Hall A detects first and after that hall B detects => increase
Hall B detects first and after that hall A detects => decrease

aussie123:
Most fishing reels that have counters use 1 sensor only to count plus & minus spool turns but I cannot work out how they are doing it.

Without extra hardware, impossible...

aussie123:
I was hoping some one here may have some suggestions using arduino to sort this out.

That's a bit rude! Didn't I just do that? ::slight_smile:

Hi,
Welcome to the forum.

Please read the first post in any forum entitled how to use this forum.
http://forum.arduino.cc/index.php/topic,148850.0.html

This may help;

https://playground.arduino.cc/Main/RotaryEncoders

Tom.. :slight_smile:

aussie123:
It would need to count both plus and minus directions so that when the counter reaches zero, we can have an auto stop function programmed to turn off the 12v DC motor.

Does the motor operate on payout *and * retrieve? If so, you may only need one sensor. Just use the motor direction signal to choose count up/down.

Thanks Tom and Septillion.
dougp the motor will continually run in forward while the spool is stopped or even turning in reverse which is why I need to count off the spool revolutions and not the motor shaft itself.
I did find some quadrature sensors online tonight which may do the job so I have to have a close look at those to see if they may be suitable.

Most quadrature are just two mechanical switches. You can do the same magnetically with to hall sensors. Probably easier to mount. But idea kind of stays the same.

What do you mean with "the motor will continually run in forward while the spool is stopped"? What is the purpose of that motor?

septillion:
Most quadrature are just two mechanical switches. You can do the same magnetically with to hall sensors. Probably easier to mount. But idea kind of stays the same.

What do you mean with "the motor will continually run in forward while the spool is stopped"? What is the purpose of that motor?

Hi Septillion
This 12v DC motor is the drive motor for winding the line up.
The fishing reel has a drag system on the spool which allows the spool to slip/stop on the shaft while the motor is driving the spool shaft through a gearbox.
The slipping spool stops the line from breaking under load when the fish is fighting and wanting to pull line off the spool, hence why I need to count the spool revolutions and not the motor shaft revolutions.
The main reason I am looking for a single sensor setup is to cut down on the machining costs and also simplify the setup and installation on these reels.
Either options look like they will work now, we just have to work out which option will suit my application the best and then work out how to do the code for them.
Thank you for your help and suggestions too, it is greatly appreciated, especially when I have never attempted something like this before.

aussie123:
Hi Septillion
This 12v DC motor is the drive motor for winding the line up.
The fishing reel has a drag system on the spool which allows the spool to slip/stop on the shaft while the motor is driving the spool shaft through a gearbox.
The slipping spool stops the line from breaking under load when the fish is fighting and wanting to pull line off the spool, hence why I need to count the spool revolutions and not the motor shaft revolutions.

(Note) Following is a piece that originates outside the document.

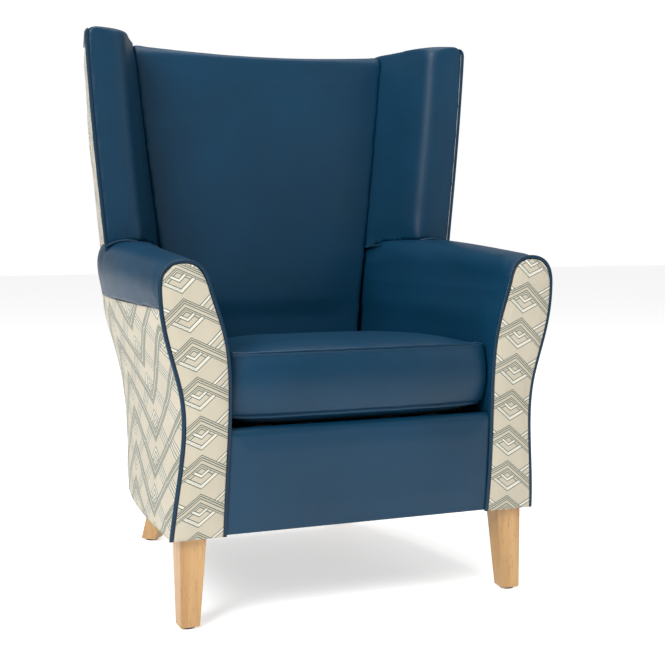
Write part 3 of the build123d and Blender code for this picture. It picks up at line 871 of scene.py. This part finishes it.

Understood! I'm not a fisher, just an engineer :wink:

aussie123:
The main reason I am looking for a single sensor setup is to cut down on the machining costs and also simplify the setup and installation on these reels.

You might save on machining (although can't imagine it to be that hard) but it no way makes it simpler. From a single pulse sensor it's just impossible to tell the direction. From two close together, easy.

You might get away with using 2 sensor and magnets in a pastern but that just sounds to complicated.

More expensive equipment might use some sort of (capacitive) linear encoder like in digital calipers but doesn't seem suitable for hobby stuff.

I thought using the motor direction as the counting direction (and direction only) a smart idea but if the shaft can slip an thus also move in the opposite direction of the motor it is of no use.

Optical sensors can be used too. There may even be a larger variety of optical sensors so you can find a package that suits your application. You can get 'fork' style ones that detect an object passing between the two arms or a single-sided one that can detect something like a dot of white paint on the spool.

Have you ever opened up a mechanical mouse? The old ones with a ball? They use fork optical sensors to detect the direction of rotation and count slots in the little tiny wheels inside.

Hall sensors are probably also available in 'encoder' styles. I've never looked. I suggest you look for one that packages two sensors close enough together that they both see the magnet at the same time. Then you just look for which one saw it 'first' to determine the direction of rotation.

Once you have two adjacent sensors wired to two Arduino inputs then the regular encoder.h library will work, even if they are just looking at a single magnet or dot of paint.

Thanks guys, your help has given us a few ideas to look in to.